Data entries:
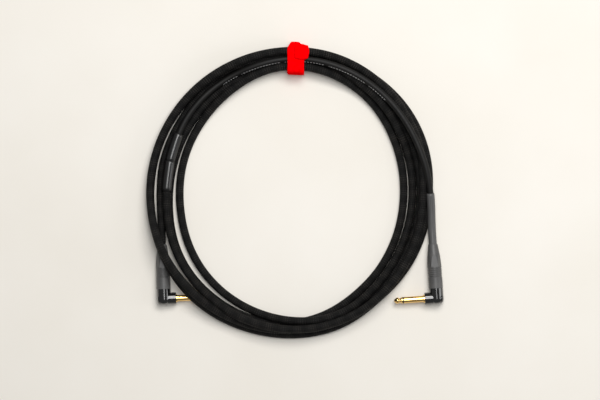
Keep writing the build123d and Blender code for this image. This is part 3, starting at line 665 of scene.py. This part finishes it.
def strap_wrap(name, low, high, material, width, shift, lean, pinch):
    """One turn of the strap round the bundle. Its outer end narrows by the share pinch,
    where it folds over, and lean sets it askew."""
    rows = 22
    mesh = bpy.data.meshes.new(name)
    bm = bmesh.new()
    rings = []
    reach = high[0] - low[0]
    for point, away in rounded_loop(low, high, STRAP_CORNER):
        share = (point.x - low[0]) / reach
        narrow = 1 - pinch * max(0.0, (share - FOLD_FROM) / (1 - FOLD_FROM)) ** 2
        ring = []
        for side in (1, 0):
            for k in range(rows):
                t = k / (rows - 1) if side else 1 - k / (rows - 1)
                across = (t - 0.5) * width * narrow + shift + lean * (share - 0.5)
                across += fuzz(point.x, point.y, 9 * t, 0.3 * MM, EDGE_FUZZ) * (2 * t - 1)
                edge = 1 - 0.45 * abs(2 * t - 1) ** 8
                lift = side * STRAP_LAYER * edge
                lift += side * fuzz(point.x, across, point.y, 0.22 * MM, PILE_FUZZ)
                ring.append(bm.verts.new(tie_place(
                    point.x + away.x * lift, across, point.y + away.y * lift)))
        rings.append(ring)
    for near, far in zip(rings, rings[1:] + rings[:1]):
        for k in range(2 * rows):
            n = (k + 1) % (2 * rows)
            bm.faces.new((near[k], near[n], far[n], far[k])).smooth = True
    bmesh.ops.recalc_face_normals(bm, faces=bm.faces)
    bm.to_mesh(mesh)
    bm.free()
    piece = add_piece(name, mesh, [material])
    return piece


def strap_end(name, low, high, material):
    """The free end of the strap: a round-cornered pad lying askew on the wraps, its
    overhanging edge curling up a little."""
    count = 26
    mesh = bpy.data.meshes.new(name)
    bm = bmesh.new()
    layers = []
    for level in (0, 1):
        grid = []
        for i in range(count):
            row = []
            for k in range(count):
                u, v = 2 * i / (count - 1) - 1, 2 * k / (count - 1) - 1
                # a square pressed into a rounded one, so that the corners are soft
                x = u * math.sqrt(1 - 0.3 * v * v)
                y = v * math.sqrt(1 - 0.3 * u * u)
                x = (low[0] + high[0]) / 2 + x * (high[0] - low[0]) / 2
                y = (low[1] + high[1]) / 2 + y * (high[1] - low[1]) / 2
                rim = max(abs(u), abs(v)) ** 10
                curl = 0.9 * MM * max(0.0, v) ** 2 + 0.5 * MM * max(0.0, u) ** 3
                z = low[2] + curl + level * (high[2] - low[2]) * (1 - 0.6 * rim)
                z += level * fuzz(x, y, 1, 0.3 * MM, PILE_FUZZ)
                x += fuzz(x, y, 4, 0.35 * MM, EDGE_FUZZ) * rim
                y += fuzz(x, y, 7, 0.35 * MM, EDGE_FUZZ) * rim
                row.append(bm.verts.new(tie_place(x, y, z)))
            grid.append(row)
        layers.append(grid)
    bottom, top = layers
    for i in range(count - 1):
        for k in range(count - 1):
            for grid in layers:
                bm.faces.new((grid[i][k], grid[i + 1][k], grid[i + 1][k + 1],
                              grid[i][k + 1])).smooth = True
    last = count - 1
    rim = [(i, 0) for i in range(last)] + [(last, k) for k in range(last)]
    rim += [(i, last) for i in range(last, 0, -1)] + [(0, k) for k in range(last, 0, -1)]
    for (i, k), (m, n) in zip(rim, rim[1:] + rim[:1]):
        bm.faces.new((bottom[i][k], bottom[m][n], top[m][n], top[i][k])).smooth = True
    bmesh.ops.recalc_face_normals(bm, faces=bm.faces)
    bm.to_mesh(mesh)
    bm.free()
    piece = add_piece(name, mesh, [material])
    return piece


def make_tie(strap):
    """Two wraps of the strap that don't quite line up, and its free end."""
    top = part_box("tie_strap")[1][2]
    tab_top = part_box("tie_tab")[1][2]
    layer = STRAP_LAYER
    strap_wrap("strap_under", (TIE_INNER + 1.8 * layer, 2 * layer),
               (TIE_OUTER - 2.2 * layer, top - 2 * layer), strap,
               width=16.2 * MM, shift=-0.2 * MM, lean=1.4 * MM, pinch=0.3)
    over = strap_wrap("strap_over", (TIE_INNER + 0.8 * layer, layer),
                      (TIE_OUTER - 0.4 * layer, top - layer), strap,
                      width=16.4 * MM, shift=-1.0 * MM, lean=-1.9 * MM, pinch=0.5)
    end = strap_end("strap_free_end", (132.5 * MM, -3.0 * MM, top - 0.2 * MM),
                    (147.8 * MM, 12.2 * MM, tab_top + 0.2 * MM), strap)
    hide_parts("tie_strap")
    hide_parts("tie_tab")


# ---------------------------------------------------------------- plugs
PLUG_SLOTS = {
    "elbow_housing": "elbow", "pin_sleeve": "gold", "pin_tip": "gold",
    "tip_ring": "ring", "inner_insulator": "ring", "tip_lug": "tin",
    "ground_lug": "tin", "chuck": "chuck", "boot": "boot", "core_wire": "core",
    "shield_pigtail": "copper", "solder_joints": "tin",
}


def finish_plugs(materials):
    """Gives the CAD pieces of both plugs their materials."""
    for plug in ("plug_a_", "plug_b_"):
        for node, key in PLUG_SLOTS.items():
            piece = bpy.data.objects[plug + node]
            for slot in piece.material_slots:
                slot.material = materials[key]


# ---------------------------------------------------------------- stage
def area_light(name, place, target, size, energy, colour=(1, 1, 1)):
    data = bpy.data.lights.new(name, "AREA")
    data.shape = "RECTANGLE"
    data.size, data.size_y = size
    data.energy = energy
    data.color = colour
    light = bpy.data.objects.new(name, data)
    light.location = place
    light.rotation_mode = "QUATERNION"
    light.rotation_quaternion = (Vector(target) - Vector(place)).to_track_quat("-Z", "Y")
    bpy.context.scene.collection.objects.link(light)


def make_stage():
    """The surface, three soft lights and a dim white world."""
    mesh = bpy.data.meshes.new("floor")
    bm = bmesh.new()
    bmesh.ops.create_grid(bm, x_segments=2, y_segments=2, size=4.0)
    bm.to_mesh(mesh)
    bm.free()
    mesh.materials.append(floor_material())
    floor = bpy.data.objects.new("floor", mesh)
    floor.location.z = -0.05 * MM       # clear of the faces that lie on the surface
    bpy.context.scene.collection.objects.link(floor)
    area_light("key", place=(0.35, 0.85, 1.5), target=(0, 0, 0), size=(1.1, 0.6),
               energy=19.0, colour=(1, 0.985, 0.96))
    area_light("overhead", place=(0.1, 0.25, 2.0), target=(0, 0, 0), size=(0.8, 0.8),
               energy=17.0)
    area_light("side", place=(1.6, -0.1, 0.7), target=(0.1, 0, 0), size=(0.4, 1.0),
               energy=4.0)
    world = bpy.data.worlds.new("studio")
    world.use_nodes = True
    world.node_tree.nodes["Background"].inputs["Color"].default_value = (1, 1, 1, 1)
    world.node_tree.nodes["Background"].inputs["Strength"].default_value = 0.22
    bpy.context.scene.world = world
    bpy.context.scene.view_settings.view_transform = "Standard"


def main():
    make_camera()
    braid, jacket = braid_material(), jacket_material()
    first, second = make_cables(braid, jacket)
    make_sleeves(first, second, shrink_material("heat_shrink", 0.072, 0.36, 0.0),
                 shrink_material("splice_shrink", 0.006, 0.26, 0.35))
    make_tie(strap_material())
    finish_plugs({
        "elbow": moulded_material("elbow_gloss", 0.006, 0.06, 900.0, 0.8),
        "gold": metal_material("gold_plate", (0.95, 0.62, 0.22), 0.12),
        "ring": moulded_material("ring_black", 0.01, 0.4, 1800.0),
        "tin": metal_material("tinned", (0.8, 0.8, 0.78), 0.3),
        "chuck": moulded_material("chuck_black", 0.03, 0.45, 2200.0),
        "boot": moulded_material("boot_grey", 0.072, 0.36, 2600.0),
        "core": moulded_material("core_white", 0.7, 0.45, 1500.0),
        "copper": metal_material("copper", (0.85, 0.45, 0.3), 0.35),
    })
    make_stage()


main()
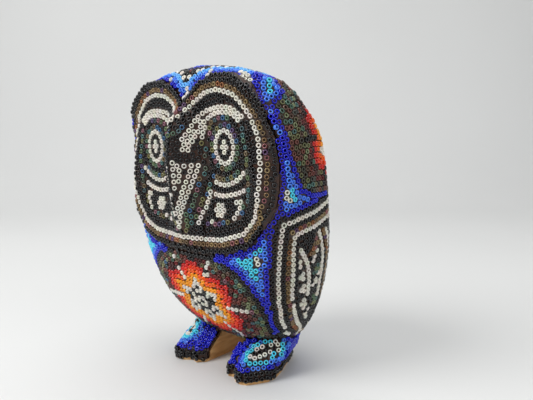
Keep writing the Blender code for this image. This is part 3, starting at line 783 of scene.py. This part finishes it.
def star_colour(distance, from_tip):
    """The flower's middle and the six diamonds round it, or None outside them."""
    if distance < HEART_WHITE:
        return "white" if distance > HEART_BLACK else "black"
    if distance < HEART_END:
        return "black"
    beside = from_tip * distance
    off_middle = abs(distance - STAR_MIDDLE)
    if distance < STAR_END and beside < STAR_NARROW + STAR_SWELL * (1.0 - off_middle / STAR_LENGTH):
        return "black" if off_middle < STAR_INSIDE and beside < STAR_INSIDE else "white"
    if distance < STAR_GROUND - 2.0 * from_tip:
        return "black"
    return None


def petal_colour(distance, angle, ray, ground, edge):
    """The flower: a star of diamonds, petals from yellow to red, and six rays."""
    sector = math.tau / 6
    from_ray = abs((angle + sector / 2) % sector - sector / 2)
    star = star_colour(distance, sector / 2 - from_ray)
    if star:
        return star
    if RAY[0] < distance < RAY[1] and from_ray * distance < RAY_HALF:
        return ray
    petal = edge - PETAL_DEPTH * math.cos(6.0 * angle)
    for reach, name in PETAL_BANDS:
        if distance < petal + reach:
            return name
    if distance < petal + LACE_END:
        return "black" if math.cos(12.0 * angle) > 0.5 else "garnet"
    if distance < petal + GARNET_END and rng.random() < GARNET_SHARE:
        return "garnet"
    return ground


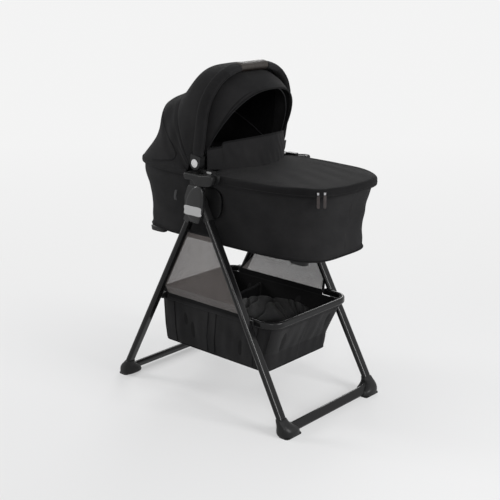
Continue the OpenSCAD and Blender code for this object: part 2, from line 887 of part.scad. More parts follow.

== Short problem ==
Working from the material above, state how many lines contain "finishes"; give only the number.

== Correct result ==
2